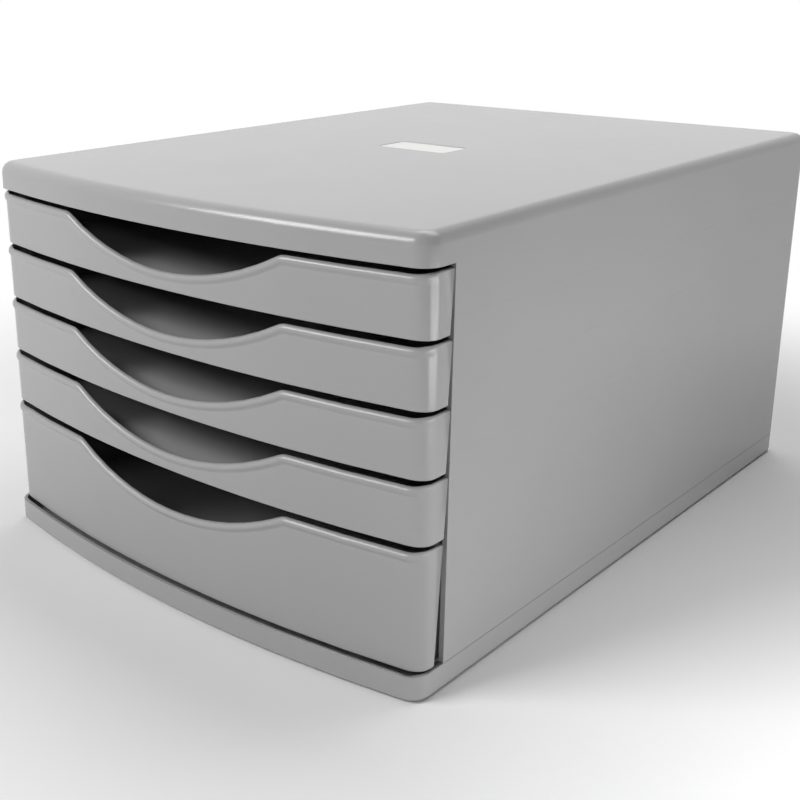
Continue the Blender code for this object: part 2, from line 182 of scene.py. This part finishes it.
# %% Floor
FLOOR_HALF = 20.0
FLOOR_WHITE = "f1f1f1"
FLOOR_ROUGHNESS = 0.9
SHADOW_REACH = 0.24
SHADOW_END = 0.60
WHITE = (1, 1, 1, 1)


def eye_ray(tree):
    """1 for what the camera sees, and 0 for light on its way from one surface to another."""
    path = add(tree, "ShaderNodeLightPath").outputs
    seen = path["Is Camera Ray"]
    for other in ("Is Glossy Ray", "Is Transmission Ray"):
        either = {0: seen, 1: path[other]}
        seen = add(tree, "ShaderNodeMath", either, operation="MAXIMUM").outputs[0]
    return seen


def floor_paint():
    """A lit matt white near the unit, and plain white for the camera farther out."""
    material, tree, shader = new_material(
        "matt_white_table_paint", Base_Color=linear(FLOOR_WHITE), Roughness=FLOOR_ROUGHNESS,
        Specular_IOR_Level=0,
    )
    place = add(tree, "ShaderNodeTexCoord").outputs["Object"]
    away = add(tree, "ShaderNodeVectorMath", {0: place}, operation="LENGTH").outputs["Value"]
    far = add(
        tree, "ShaderNodeMapRange", {"Value": away}, interpolation_type="SMOOTHSTEP",
        From_Min=SHADOW_REACH, From_Max=SHADOW_END,
    ).outputs["Result"]
    glow = add(tree, "ShaderNodeMath", {0: far, 1: eye_ray(tree)}, operation="MULTIPLY")
    white = add(tree, "ShaderNodeEmission", Color=WHITE)
    sources = [glow.outputs[0], shader.outputs[0], white.outputs[0]]
    blend = add(tree, "ShaderNodeMixShader", enumerate(sources))
    tree.links.new(blend.outputs[0], tree.nodes["Material Output"].inputs["Surface"])
    return material


def make_floor():
    """A wide plane at the height that the feet stand on."""
    sheet = bmesh.new()
    bmesh.ops.create_grid(sheet, x_segments=1, y_segments=1, size=FLOOR_HALF)
    mesh = bpy.data.meshes.new("studio_floor")
    sheet.to_mesh(mesh)
    sheet.free()
    mesh.materials.append(floor_paint())
    floor = bpy.data.objects.new("studio_floor", mesh)
    bpy.context.scene.collection.objects.link(floor)


make_floor()
print(f"floor {2 * FLOOR_HALF:.0f} m wide, plain white from {SHADOW_END:.2f} m outwards")

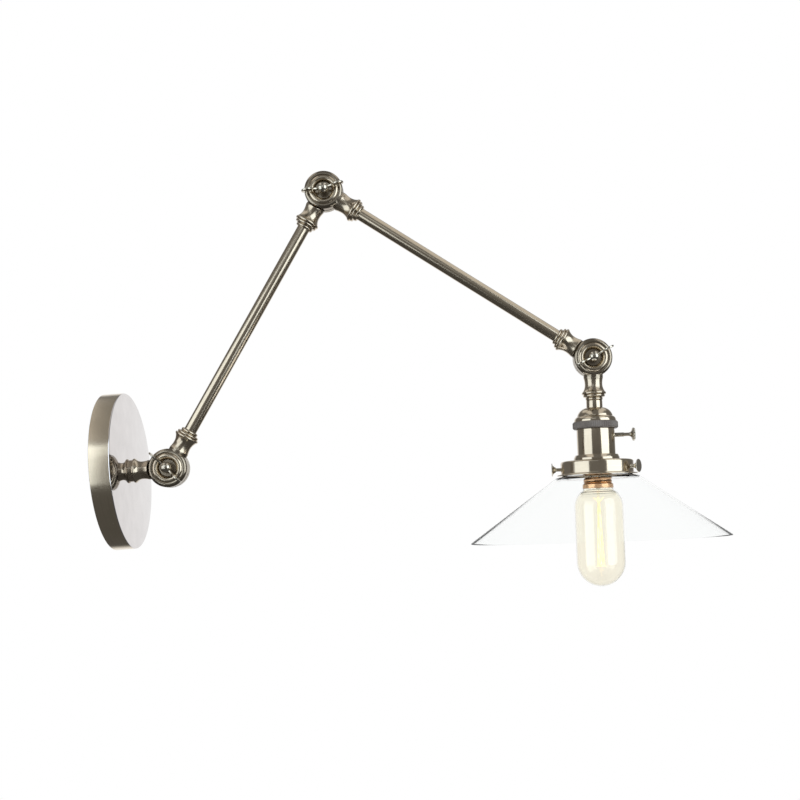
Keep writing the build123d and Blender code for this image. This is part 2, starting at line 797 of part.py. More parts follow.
■ ■ ■ ■ ■
Take the listing above and set it down exactly.

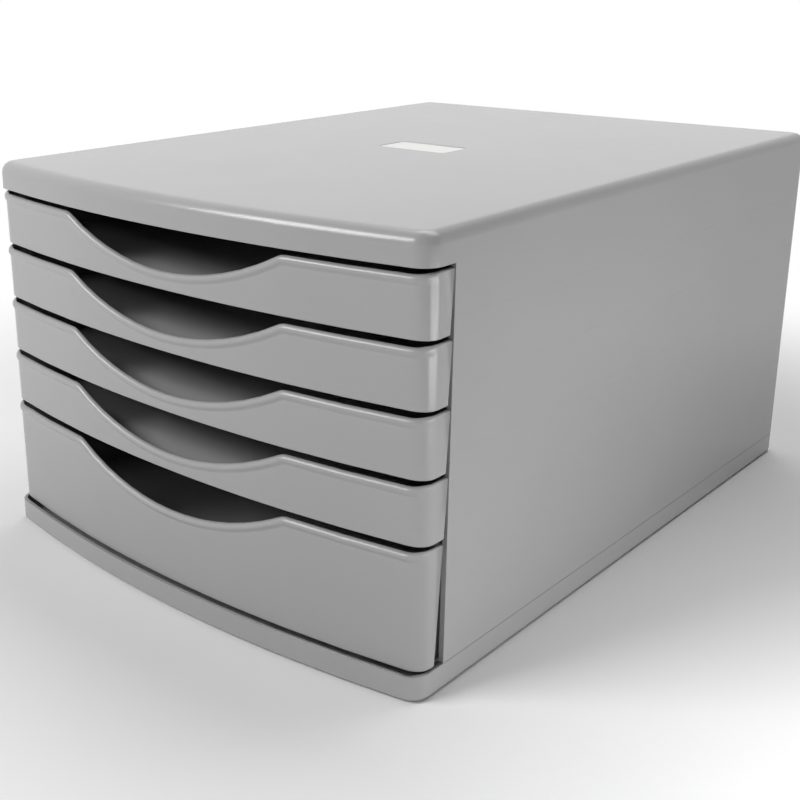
Continue the Blender code for this object: part 2, from line 182 of scene.py. This part finishes it.
# %% Floor
FLOOR_HALF = 20.0
FLOOR_WHITE = "f1f1f1"
FLOOR_ROUGHNESS = 0.9
SHADOW_REACH = 0.24
SHADOW_END = 0.60
WHITE = (1, 1, 1, 1)


def eye_ray(tree):
    """1 for what the camera sees, and 0 for light on its way from one surface to another."""
    path = add(tree, "ShaderNodeLightPath").outputs
    seen = path["Is Camera Ray"]
    for other in ("Is Glossy Ray", "Is Transmission Ray"):
        either = {0: seen, 1: path[other]}
        seen = add(tree, "ShaderNodeMath", either, operation="MAXIMUM").outputs[0]
    return seen


def floor_paint():
    """A lit matt white near the unit, and plain white for the camera farther out."""
    material, tree, shader = new_material(
        "matt_white_table_paint", Base_Color=linear(FLOOR_WHITE), Roughness=FLOOR_ROUGHNESS,
        Specular_IOR_Level=0,
    )
    place = add(tree, "ShaderNodeTexCoord").outputs["Object"]
    away = add(tree, "ShaderNodeVectorMath", {0: place}, operation="LENGTH").outputs["Value"]
    far = add(
        tree, "ShaderNodeMapRange", {"Value": away}, interpolation_type="SMOOTHSTEP",
        From_Min=SHADOW_REACH, From_Max=SHADOW_END,
    ).outputs["Result"]
    glow = add(tree, "ShaderNodeMath", {0: far, 1: eye_ray(tree)}, operation="MULTIPLY")
    white = add(tree, "ShaderNodeEmission", Color=WHITE)
    sources = [glow.outputs[0], shader.outputs[0], white.outputs[0]]
    blend = add(tree, "ShaderNodeMixShader", enumerate(sources))
    tree.links.new(blend.outputs[0], tree.nodes["Material Output"].inputs["Surface"])
    return material


def make_floor():
    """A wide plane at the height that the feet stand on."""
    sheet = bmesh.new()
    bmesh.ops.create_grid(sheet, x_segments=1, y_segments=1, size=FLOOR_HALF)
    mesh = bpy.data.meshes.new("studio_floor")
    sheet.to_mesh(mesh)
    sheet.free()
    mesh.materials.append(floor_paint())
    floor = bpy.data.objects.new("studio_floor", mesh)
    bpy.context.scene.collection.objects.link(floor)


make_floor()
print(f"floor {2 * FLOOR_HALF:.0f} m wide, plain white from {SHADOW_END:.2f} m outwards")

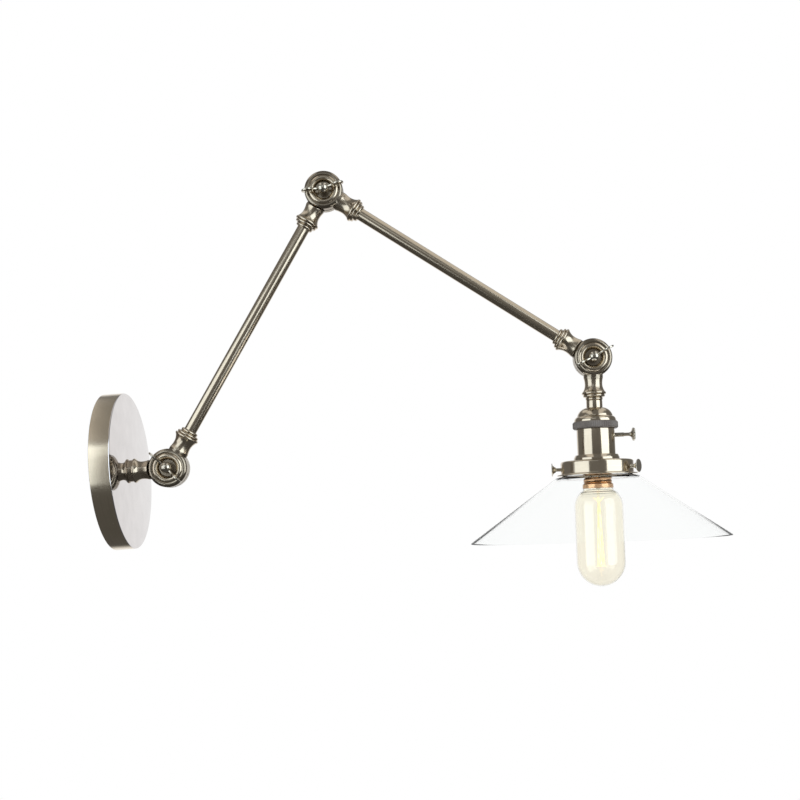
Keep writing the build123d and Blender code for this image. This is part 2, starting at line 797 of part.py. More parts follow.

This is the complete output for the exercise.